In the business ecosystem, and within this new innovation model, corporate venturing emerges as a form of dynamic collaboration through various processes and mechanisms, challenging the traditional notion of competition. According to an IESE report, some of the most common mechanisms are:

  • Hackathons. These are collaborative events where programmers, developers and other creative professionals come together to work intensively on software or hardware projects.
  • Venture clients. This refers to a strategic collaboration between an established company or client and a startup or emerging company. In this model, the established company acts as a client for the startup, actively using its products or services and often participating in the joint development of solutions. This relationship goes beyond a typical business transaction, as it involves an ongoing collaboration from which both parties benefit. The start-up has the opportunity to validate and improve its product in a real-world environment, while the established company gains access to innovative and flexible solutions.

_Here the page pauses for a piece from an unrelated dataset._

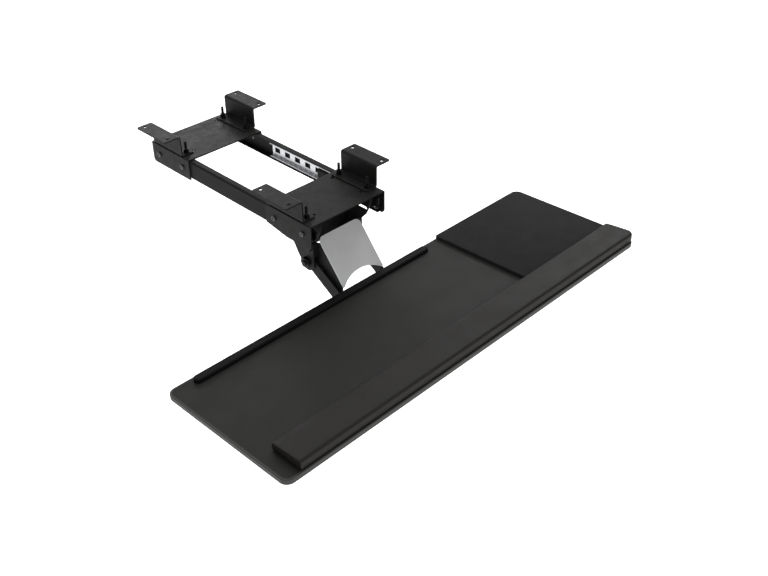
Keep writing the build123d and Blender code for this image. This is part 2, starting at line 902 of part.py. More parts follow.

  • Corporate incubators. These are internal programmes designed to support the development and growth of new companies or projects. They provide resources, financial support, advice and access to the parent company’s network to help overcome initial challenges and achieve commercial viability.
  • Accelerators. These are programmes designed to support the rapid development of startups, usually through an intensive, short-term approach. They provide startups with access to mentoring, funding, shared workspace and connections to investors and industry experts.

From the introduction of revolutionary products to improvements in processes and business models, innovation is the catalyst for business growth and resilience. Entrepreneurs need strategic vision to apply the right tool at the right time.